— Problem description —
Both end lines count: copy exactly from the line that contains "fill_sheet()" to the line that contains "cad_parts[node].hide_render = cad_parts[node].hide_viewport", and only those lines.

— Data section —
=-=-=-=-=
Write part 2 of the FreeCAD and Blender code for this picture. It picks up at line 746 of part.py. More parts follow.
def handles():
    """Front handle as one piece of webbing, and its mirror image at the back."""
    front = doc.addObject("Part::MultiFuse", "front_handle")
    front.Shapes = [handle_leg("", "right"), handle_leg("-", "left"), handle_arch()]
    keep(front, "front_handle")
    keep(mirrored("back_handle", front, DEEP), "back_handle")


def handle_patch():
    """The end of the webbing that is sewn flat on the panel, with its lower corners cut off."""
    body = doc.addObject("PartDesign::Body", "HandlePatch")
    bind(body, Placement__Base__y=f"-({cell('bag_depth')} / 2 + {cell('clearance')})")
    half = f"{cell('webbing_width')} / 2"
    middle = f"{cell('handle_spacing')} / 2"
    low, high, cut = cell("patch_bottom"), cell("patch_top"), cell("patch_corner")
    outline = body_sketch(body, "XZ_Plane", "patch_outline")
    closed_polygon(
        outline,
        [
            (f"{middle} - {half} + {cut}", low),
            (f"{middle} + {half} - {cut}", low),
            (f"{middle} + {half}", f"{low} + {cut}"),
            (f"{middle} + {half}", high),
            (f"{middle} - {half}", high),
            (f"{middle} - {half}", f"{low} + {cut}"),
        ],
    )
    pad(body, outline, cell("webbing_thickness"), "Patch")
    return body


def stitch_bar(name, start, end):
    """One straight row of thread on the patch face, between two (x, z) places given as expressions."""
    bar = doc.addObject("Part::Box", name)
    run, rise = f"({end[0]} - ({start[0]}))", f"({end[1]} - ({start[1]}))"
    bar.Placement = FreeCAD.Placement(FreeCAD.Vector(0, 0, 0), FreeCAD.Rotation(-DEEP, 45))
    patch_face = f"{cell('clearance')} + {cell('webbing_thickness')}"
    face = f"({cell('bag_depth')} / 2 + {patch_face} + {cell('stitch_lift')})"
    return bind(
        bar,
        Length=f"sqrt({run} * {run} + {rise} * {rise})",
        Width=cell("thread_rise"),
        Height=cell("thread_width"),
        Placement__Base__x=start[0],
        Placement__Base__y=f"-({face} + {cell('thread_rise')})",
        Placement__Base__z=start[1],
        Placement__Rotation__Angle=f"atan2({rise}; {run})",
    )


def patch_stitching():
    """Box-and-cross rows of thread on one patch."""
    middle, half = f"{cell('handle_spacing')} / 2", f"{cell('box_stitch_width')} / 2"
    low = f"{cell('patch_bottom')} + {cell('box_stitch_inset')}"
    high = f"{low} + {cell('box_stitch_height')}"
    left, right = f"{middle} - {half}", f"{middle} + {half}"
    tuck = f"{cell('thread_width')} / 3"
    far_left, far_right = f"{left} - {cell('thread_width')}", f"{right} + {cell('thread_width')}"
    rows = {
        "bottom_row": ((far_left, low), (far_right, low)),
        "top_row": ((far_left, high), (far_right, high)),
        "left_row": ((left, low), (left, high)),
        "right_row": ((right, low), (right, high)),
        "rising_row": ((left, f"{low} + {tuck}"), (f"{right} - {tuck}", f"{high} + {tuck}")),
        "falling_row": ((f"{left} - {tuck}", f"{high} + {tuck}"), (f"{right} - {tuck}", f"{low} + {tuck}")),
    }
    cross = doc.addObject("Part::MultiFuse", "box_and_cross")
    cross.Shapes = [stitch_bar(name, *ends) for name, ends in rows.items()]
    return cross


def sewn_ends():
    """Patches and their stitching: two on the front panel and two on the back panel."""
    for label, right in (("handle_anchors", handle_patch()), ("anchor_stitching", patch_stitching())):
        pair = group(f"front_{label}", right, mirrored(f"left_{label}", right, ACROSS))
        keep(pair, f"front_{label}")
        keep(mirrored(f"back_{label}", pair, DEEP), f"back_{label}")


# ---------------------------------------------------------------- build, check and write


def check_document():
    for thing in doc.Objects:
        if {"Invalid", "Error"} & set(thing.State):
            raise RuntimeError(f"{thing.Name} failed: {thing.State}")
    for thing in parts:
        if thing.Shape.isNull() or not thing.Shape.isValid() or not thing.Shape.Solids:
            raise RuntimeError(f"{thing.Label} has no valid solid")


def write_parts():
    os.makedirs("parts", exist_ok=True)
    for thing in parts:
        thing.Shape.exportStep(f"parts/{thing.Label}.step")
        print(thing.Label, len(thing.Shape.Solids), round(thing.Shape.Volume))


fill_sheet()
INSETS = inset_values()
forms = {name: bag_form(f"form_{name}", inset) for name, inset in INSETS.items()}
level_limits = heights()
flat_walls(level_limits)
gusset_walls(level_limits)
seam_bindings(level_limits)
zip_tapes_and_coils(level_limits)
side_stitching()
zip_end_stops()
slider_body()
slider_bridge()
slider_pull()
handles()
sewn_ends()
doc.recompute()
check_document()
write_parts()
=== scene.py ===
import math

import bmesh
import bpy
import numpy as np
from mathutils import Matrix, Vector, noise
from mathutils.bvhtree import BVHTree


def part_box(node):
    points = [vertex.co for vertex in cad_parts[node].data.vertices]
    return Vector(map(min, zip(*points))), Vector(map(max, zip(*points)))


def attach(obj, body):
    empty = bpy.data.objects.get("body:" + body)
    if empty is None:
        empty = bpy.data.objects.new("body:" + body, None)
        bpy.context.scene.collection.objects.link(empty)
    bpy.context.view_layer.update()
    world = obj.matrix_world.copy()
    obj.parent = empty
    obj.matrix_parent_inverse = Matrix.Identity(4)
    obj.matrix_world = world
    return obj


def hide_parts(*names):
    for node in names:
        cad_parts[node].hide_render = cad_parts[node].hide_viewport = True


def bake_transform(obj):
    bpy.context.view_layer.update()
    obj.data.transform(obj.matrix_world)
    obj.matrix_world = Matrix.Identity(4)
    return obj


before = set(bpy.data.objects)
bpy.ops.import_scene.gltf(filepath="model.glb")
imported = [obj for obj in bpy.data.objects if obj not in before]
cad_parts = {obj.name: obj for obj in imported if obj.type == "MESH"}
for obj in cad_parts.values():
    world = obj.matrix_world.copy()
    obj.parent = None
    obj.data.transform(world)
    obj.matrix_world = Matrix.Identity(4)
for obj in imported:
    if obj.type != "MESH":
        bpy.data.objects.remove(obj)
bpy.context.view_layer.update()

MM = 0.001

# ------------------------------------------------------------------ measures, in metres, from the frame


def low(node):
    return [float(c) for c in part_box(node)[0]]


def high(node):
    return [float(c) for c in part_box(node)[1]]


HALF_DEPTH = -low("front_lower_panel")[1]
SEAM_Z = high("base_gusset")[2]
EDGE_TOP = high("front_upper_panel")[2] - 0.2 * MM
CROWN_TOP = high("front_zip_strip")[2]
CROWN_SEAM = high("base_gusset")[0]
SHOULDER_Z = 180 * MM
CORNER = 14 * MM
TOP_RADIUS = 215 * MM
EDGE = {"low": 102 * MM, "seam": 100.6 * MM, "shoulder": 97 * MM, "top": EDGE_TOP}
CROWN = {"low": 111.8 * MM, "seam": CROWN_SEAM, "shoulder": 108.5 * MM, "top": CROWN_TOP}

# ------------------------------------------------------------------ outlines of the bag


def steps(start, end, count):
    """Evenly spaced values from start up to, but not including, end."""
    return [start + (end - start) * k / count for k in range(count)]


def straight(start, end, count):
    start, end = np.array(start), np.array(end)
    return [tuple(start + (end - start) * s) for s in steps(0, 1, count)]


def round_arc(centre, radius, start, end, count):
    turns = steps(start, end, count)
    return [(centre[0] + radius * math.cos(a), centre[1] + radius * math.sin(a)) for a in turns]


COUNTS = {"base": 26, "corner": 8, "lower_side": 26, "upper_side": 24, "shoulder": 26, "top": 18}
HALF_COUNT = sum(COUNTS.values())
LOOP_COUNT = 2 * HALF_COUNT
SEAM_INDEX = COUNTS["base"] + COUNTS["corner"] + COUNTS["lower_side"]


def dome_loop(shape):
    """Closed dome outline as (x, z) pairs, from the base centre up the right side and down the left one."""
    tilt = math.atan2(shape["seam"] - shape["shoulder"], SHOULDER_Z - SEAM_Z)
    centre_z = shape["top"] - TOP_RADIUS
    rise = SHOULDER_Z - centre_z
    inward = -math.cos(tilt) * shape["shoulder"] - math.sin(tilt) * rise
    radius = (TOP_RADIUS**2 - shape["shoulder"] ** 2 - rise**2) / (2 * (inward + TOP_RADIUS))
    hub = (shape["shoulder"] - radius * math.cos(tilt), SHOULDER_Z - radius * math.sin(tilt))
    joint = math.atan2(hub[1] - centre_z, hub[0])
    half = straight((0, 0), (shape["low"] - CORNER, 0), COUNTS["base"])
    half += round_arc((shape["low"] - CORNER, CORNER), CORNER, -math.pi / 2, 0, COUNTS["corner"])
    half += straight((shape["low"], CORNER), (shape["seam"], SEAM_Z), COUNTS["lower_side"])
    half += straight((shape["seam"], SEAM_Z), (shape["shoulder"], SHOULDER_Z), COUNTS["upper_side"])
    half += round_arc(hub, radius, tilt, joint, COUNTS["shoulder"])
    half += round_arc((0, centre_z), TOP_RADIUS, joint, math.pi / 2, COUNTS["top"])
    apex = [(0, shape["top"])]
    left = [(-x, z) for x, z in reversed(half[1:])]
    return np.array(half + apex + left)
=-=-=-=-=
— Answer to the task —
fill_sheet()
INSETS = inset_values()
forms = {name: bag_form(f"form_{name}", inset) for name, inset in INSETS.items()}
level_limits = heights()
flat_walls(level_limits)
gusset_walls(level_limits)
seam_bindings(level_limits)
zip_tapes_and_coils(level_limits)
side_stitching()
zip_end_stops()
slider_body()
slider_bridge()
slider_pull()
handles()
sewn_ends()
doc.recompute()
check_document()
write_parts()
=== scene.py ===
import math

import bmesh
import bpy
import numpy as np
from mathutils import Matrix, Vector, noise
from mathutils.bvhtree import BVHTree


def part_box(node):
    points = [vertex.co for vertex in cad_parts[node].data.vertices]
    return Vector(map(min, zip(*points))), Vector(map(max, zip(*points)))


def attach(obj, body):
    empty = bpy.data.objects.get("body:" + body)
    if empty is None:
        empty = bpy.data.objects.new("body:" + body, None)
        bpy.context.scene.collection.objects.link(empty)
    bpy.context.view_layer.update()
    world = obj.matrix_world.copy()
    obj.parent = empty
    obj.matrix_parent_inverse = Matrix.Identity(4)
    obj.matrix_world = world
    return obj


def hide_parts(*names):
    for node in names:
        cad_parts[node].hide_render = cad_parts[node].hide_viewport = True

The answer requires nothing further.